I spent a lot of my professional career covering things related to Detroit. For the past two years, I’ve been in Chicago. It’s amazing how much the cities have in common — they were both built on manufacturing, even though Chicago always seems far more glamorous.

Now, they’re both dealing with huge problems. Detroit now looks like it could wind up in default by next summer. It might end up under the supervision of an emergency manager. Chicago is facing a $635 million budget deficit, which people here say is the 12th year in a row it’s run in the red.

On Wednesday, the city’s two mayors saw developments related to their crises. In Detroit, Mayor Dave Bing asked for $40 million in union concessions, said he wants to raise the corporate tax, and proposed a series of other steps.

“City government is broken,” he said in an early evening speech.

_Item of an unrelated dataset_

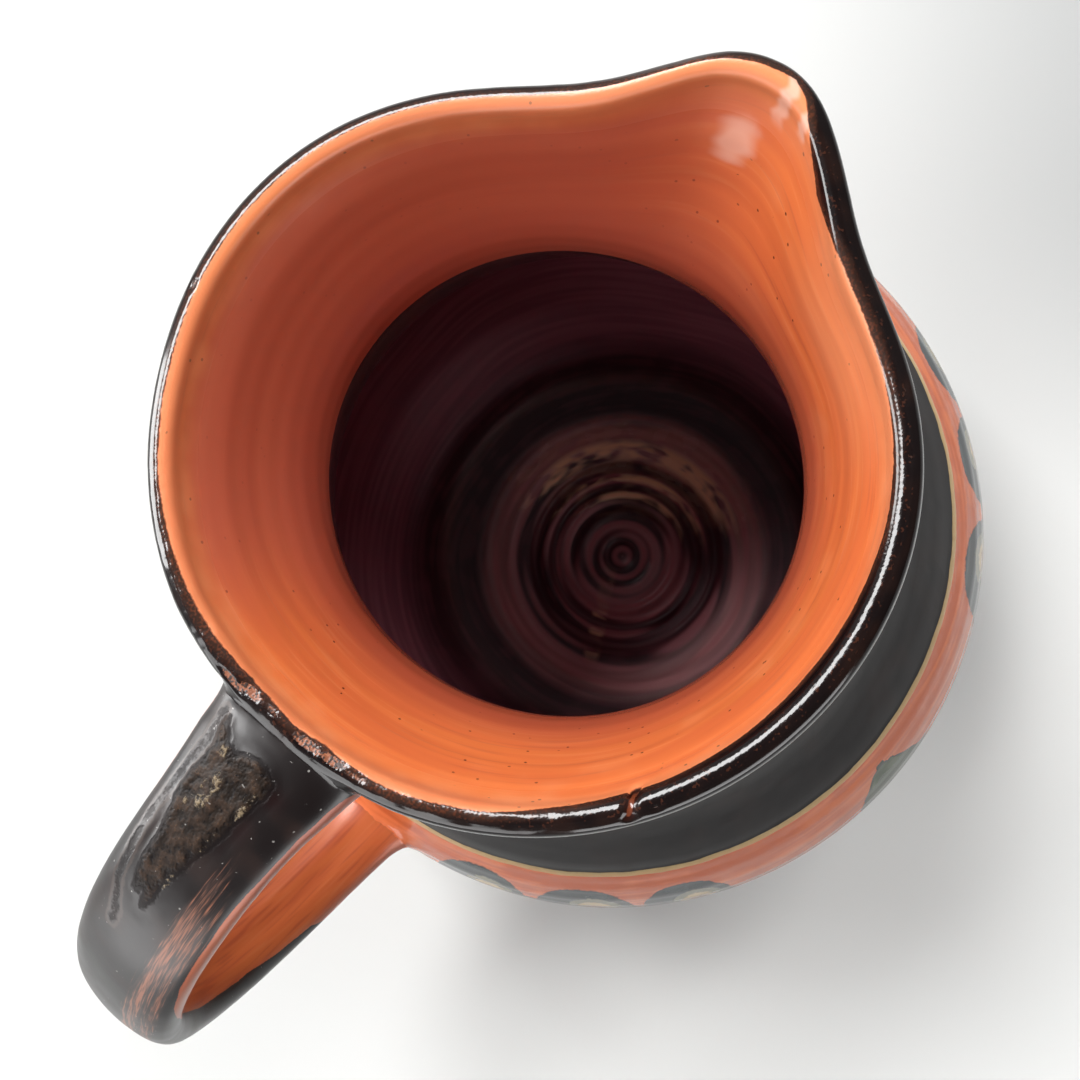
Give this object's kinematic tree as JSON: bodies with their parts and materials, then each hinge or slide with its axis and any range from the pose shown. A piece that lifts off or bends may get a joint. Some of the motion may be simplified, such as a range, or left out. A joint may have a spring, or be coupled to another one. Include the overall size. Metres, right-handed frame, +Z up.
{
  "type": "ceramic jug",
  "caption": "Hand-thrown ceramic pouring jug with a round belly, flared neck, pinched pouring lip and strap handle, glazed and slip-painted.",
  "frame": {"origin": "centre of the flat underside", "axes": "+Z up, +X towards the pouring lip, -X towards the handle"},
  "size_m": [0.2276, 0.1882, 0.2159],
  "materials": {
    "glazed_earthenware": "orange slip and black-brown slip under a clear glossy glaze"
  },
  "bodies": {
    "root": {"jug": "glazed_earthenware"}
  },
  "joints": []
}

In Chicago, Mayor Rahm Emanuel got a big political victory. Aldermen voted 50-0 to approve his budget, which has fee increases, service cuts and all sorts of changes from Chicago’s status quo. There was immediately concern that city council might be giving Emanuel the same rubber stamp that it used to give his predecessor, Richard M. Daley, although Daley was losing popularity just before he left office in May.

Detroit is limping and has yet to be healed; Chicago has accepted the doctor’s prognosis and begun treatment. It’s a comparison worth watching as both cities try to solve their financial crises.